Another new technology to be tested uses an rRNA probe developed by Scholin and Anderson (unpub. data) and applied in a "sandwich" assay (Scholin et al, in press). The Alexandrium probe is not commercially available, but we have ample supplies (WHOI holds the patent). We will use this probe in automated fashion for "real-time" detection of Alexandrium when time is critical, such as in locating the patch to be drogued for the Year 4 process study. There are serious problems to be resolved with respect to cell quantitation (Anderson et al. 1997), however, so we consider it premature to rely heavily on the rRNA probe for routine cell counts.

Another technology to be explored is based on our view that HABs and their toxins will someday be monitored with moored instruments that filter water and detect cells or their toxins. This project offers a superb opportunity to compare traditional cell counts with measures of total particulate toxin in a water sample. Accordingly, for every cell sample taken for this project, 5 liters of water will be filtered and the collected material analyzed for toxins using the receptor binding assay (Doucette et al. in press). Toxin distributions will be mapped and compared to cell distributions. These data will indicate whether toxin per cell of Alexandrium remains constant in time and space, and whether automated detection of toxin or cells by moored sensors will provide adequate protection.

 

Shipboard Studies, Eastern Gulf (PIs: Townsend, Loder, Pettigrew, Keller): The objectives of the shipboard studies in the EMCC region are to: 1) characterize the hydrographic and circulation fields on the southwest Scotian Shelf, in southwestern Bay of Fundy, and on the eastern Maine shelf, 2) characterize volume transports, nutrient fluxes, and Alexandrium dynamics, 3) determine the physical linkages between the southwest Scotian Shelf, the southwestern Bay of Fundy, the EMCC, and the eastern Maine nearshore environment, and the WMCC. The observational approach relies heavily on shipboard observations, moored data, meteorological measurements, and satellite-tracked drifters.

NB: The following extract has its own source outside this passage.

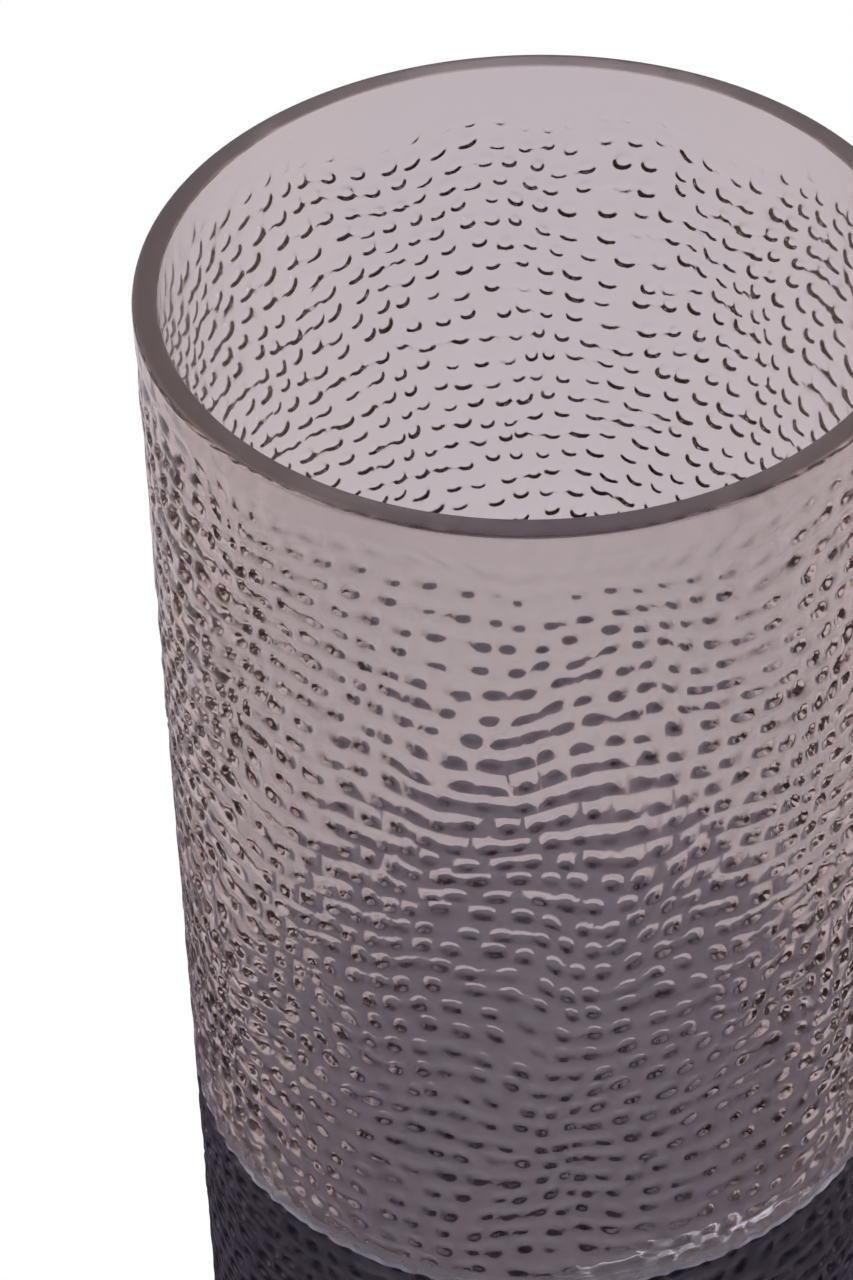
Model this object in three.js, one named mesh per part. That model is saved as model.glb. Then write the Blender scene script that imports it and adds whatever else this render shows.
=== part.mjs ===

Three 12-day cruises are planned (June, July, August). Each survey will have three legs: an east to west leg sampling inner shelf stations, a return leg sampling the offshore boundary for modeling purposes, and another west to east inner shelf sampling leg. Stations are shown in Fig. 5. The 6-7 day timescale between survey legs is short enough that physical and biological features within the domain (such as bloom patches) may retain their identity, as found in a similar survey strategy in the 1993-94 WMCC studies (Geyer et al., submitted ms.. Anderson, unpub. data). Five ARGOS-tracked drifters will be released at the upstream end of the EMCC and recovered on the second leg of the survey. ADCP measurements will provide vertical shear and possibly tidal and residual in conjunction with the moored time series measurements. Other methods for cells, nutrients, zooplankton, etc. are the same as those described for the WMCC.